Editing Routine You Can Use In Essays

When you proofread, run the same routine each time. It takes seconds and catches nearly every “born” slip.

Step 1: Check The Word Right Before “born”

Ask: is the word right before born a form of be? If not, the sentence often needs a rewrite. Most edited sentences use “am/is/are,” “was/were,” or “be/been/being.”

Step 2: Check The Meaning

Ask what the sentence is saying. Is it a birth event, a talent, or an origin? If it’s money, burdens, or endurance, you’re likely in borne territory.

Step 3: Check The Question Form

If the sentence is a question, the edited pattern uses a form of be: “Were you born in 2004?” If you find yourself typing “Did you born…,” that’s your cue to switch the structure.

If You Mean… Write This… Why It Works
a person’s birth event was/were born + time/place “Be” carries tense; “born” completes it
a natural talent a born + noun Adjective modifying a noun
a strong fit to do something born to + base verb Infinitive pattern stays standard
origin of an idea or habit born of / born out of Origin sense, not a person
paid or carried (cost, burden) borne (often “borne by”) Carry sense of “bear”
endured over time has/have borne Fits perfect tense patterns
compound adjectives airborne / waterborne / foodborne Fixed spellings in standard usage
a passive-style question Were you born…? Question uses “were” as the verb

Quick Practice To Make It Stick

Grab three sentences from your own writing and run these checks. It’s a short drill, and it builds speed.

  • Circle every “born.” Write the nearest form of be beside it. If you can’t find one, rewrite the sentence.
  • Turn the sentence into a question. If the first draft starts with “Did,” switch to a form of be.
  • If the sentence talks about cost or endurance, try borne and read the meaning again.
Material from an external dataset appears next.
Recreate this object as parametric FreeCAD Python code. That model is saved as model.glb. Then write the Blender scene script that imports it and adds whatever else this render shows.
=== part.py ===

One Last Pass Before You Submit

Read your paragraph once at normal speed. If a line with born feels clunky, tighten the structure: keep “be” and “born” close together, then place the time or place right after.

If someone asks you again, is born a verb?, you can answer in one line: the verb is the form of be, and born completes the phrase as an adjective-like word tied to bear.